Germany's support after the Sichuan earthquake in March helped smooth German-Chinese relations after past upsets, Chinese President Hu Jintao said Friday. The German chancellor meanwhile vowed closer cooperation.

German and Chinese flags hanging next to each other

Germany and China are moving closer toghether again

Germany was the European country "which helped China most after this catastrophe," Hu told Chancellor Angela Merkel, who is in Beijing to participate in the Asia-Europe Meeting (ASEM) Summit on Friday and Saturday.

"This is a clear sign of friendship from the German government to the Chinese people," he added.

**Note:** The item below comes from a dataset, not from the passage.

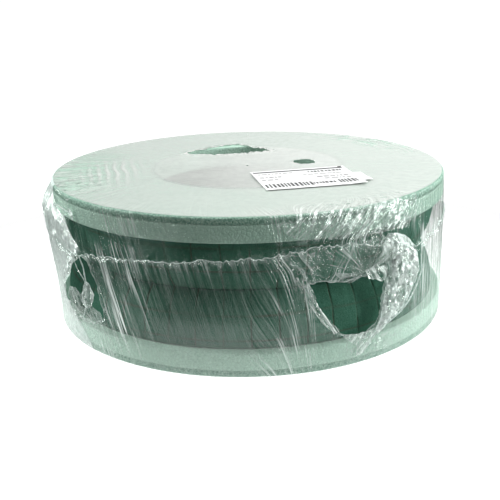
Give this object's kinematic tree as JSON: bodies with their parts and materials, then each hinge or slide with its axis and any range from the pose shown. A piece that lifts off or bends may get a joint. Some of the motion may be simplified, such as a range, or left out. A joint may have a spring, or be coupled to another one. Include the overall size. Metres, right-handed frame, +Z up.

Merkel vowed closer cooperation with China in view of the global economic crisis.

"We are ready to work even closer with China, especially in times of economic difficulties," the conservative chancellor said.

Merkel then met with Chinese intellectuals at a Beijing hotel. According to a participant, discussions included Chinese sensibilities regarding Tibet, as well as Taiwan, the developments within China's society and the effects of the Beijing Olympic Games.

Dalai Lama visit a source of conflict

Journalism professor Zhan Jiang, one of the four Chinese participants, told German DPA news agency that the chancellor asked why China had been so annoyed over her meeting the Dalai Lama.

Bilateral relations between China and German deteriorated markedly after a 2007 meeting between Merkel and the Dalai Lama, Tibet's exiled spiritual leader.

"We explained to her that it is very complicated," Zhan said. "We have a very difficult relationship with the Dalai Lama."

Sovereignty takes precedence

The Dalai Lama, right, is welcomed by German Chancellor Angela Merkel in Berline on Sept. 23, 2007

Merkel's visit with the Dalai Lama angered China

"The Germans believe this is just a question of religion and culture," constitution expert Cai Dingjian said. "But for China this is related to national sovereignty."

"There is much sunshine in the economic relations with Germany, but we take our sovereignty very seriously and react harshly when Taiwan and Tibet are concerned -- then it gets dark in the relations," he added.

Other participants were writer Li Er and historian Wu Si.